On the third day, despite her efforts, he wasn’t any better. She knew she had to do something to try and get his fever down. She loaded Brian onto the parachute and dragged him into the water, letting it cool his body and ease the swelling in his leg.

Although she was unable to get him to eat, she forced water down his throat. She took care of all his needs, even the most private, all the while watching his strong, masculine body waste away. She studied every shallow breath in and out of his chest, wondering when he would breathe his last.

Taylor woke up the morning of their fourth day at the stream, took one look at Brian, and knew he probably wouldn’t survive until sundown. She splashed his body with cool water. She listened to him murmur and mumble in his delirium, and wondered who would take care of her when the end came.

Her stomach growled. She hadn’t caught a fish or a squirrel or a rabbit in the past twenty-four hours. She felt weak and sick, although she was more sick at heart than anything else.
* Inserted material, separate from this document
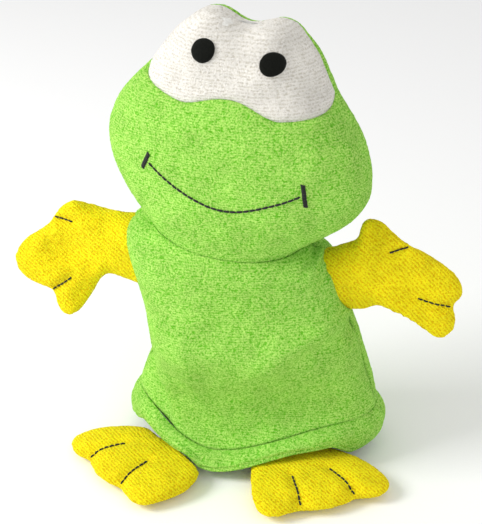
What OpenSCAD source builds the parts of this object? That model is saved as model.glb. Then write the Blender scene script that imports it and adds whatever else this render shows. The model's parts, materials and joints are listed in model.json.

She’d done everything she could to try and save Brian. She was out of tricks.

Brian was going to die.

It had been only twelve days since her Twin Otter flamed out, and they’d jumped into the wilderness. Twelve hungry days. Twelve terrifying days. Twelve wonderful days, because she’d finally found a man who loved her, a man she might have been able to love for the rest of her life, if only he managed to survive the infection in his leg.

It had been her habit to stoke a fire all night to keep the predators away and snatch a nap every morning. She was exhausted and having trouble keeping her eyes open. But she didn’t want to be asleep when Brian passed away. She didn’t want him to die all alone.

She sat beside him, lifted his head onto her thigh, and tried to force a little water into his mouth. It dribbled down the sides of his face.

“Damn it, Brian! Open your mouth and swallow. Do you hear me? I’m not going to die out here alone. We’re going to be saved. So swallow!”

To her amazement, he did.

“See? You’re not gone yet. Keep fighting. Just keep fighting. Don’t give up. Please don’t give up.”

She sobbed. There was no one to hear her cry. No one to chastise her for being weak.

In a fierce voice she said, “I love you. Do you hear me? I admit it. I’m willing to take a chance with you. If we get out of here alive, I promise I’ll give it a try. I’ll love you more than anyone’s ever loved you before, and I expect you to love me just as much. We’ll have those twins—two sets of them—and raise them to care about their aunts and uncles and grandfathers on both sides. We’ll put a stop to this feud as surely and completely as you’ve put a stop to all those fires.”

She swiped at the tears blurring her eyes, unwilling to lose sight of his beloved face.

“Helloooo!” she screamed. “Is anybody out there! Can anyone hear me? Heeeelp! Somebody answer me! Just open your goddamn mouth and say something!”

“I can hear you!” a female voice called back. “Keep yelling!”

At the sound of another human voice, a voice that meant salvation, Taylor’s throat had swollen completely closed, and though she opened her mouth, no sound came out. Tears of frustration spurted from her eyes. She swallowed hard, to get rid of the painful knot preventing speech, then took a deep breath and screamed at the top of her lungs, “We’re here. We’re right here!”

She reached out with two fingers to check the pulse at Brian’s throat. She couldn’t find it.